Its a slippery slope you see. I know that in reality, if I were to back up 6 weeks, I would say I don’t like it here. There is nothing for me. I need to move on. Now that the wheels are in motion I am suddenly nostalgic and sad. But its so tricky. I’m missing my parents and their home. I feel unbearably sad that I moving away from my childhood home. It doesn’t even exist!!!!! I’m sad for things that aren’t there anymore. I feel like I am leaving behind things when in reality, those things will come with me in my heart because they don’t exist anymore. I’m sad for the days when I met Patricia at the Pump for lunch. But she moved to California a few months ago. I went out for dinner last night and HAD to have chicken wings. Because I’m moving to Africa and I need my chicken wings! (I have not had a chicken wing in several years).
The plan is moving forward. I do not actually REGRET my decision. I don’t want to stop and rewind. I don’t want to rethink anything. I’m excited still to go and be on this journey. I am just FREAKING OUT.

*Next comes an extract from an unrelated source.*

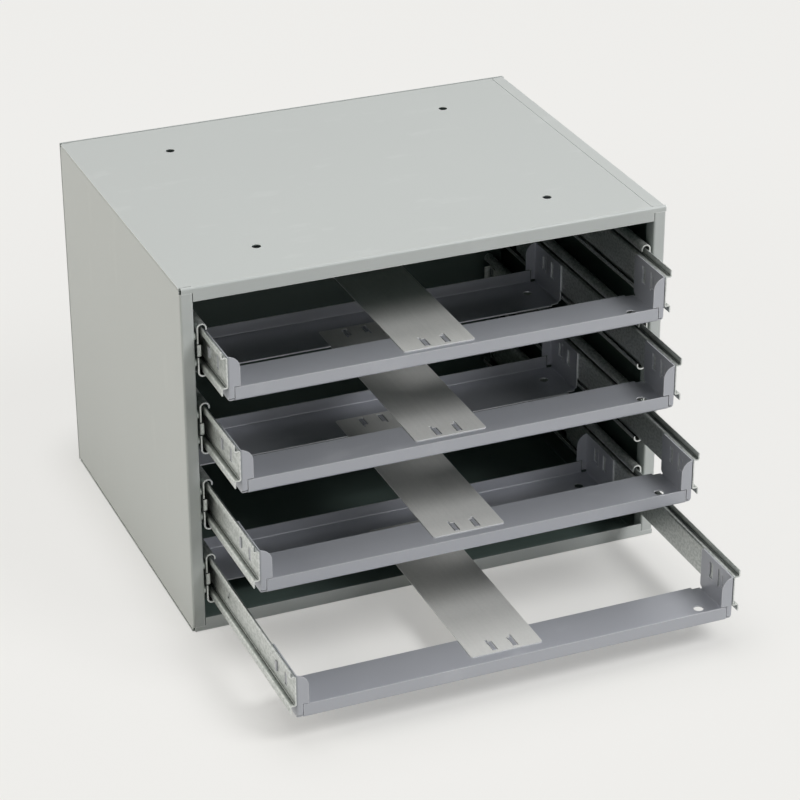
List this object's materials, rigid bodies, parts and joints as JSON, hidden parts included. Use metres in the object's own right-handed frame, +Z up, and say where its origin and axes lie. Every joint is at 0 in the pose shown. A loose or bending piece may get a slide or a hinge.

So I suppose we can add this to the stages of letting go. First there is the realization that you gotta bust a move. Then the exploration of what that might look like. Then the confused stage of potentially finding a solution. Then the euphoria of having made a decision. The trepidation of pulling it all together and figuring out if it is logistically do-able. Then the repeated euphoria of having a concrete plan. Then the pure joy and exhaustion of putting the plan in motion. Then the absolute stop-your-heart-kick-yourself and cry endlessly over your doggie dread and complete terror. I think I am coming out of that part now. Christmas isn’t helping. It will never ever be easy to be alone on Christmas. Ever. It doesn’t make the journey of leaving those you love and moving away any easier. I will get over it. I can’t wait to find out what the next stage is going to be!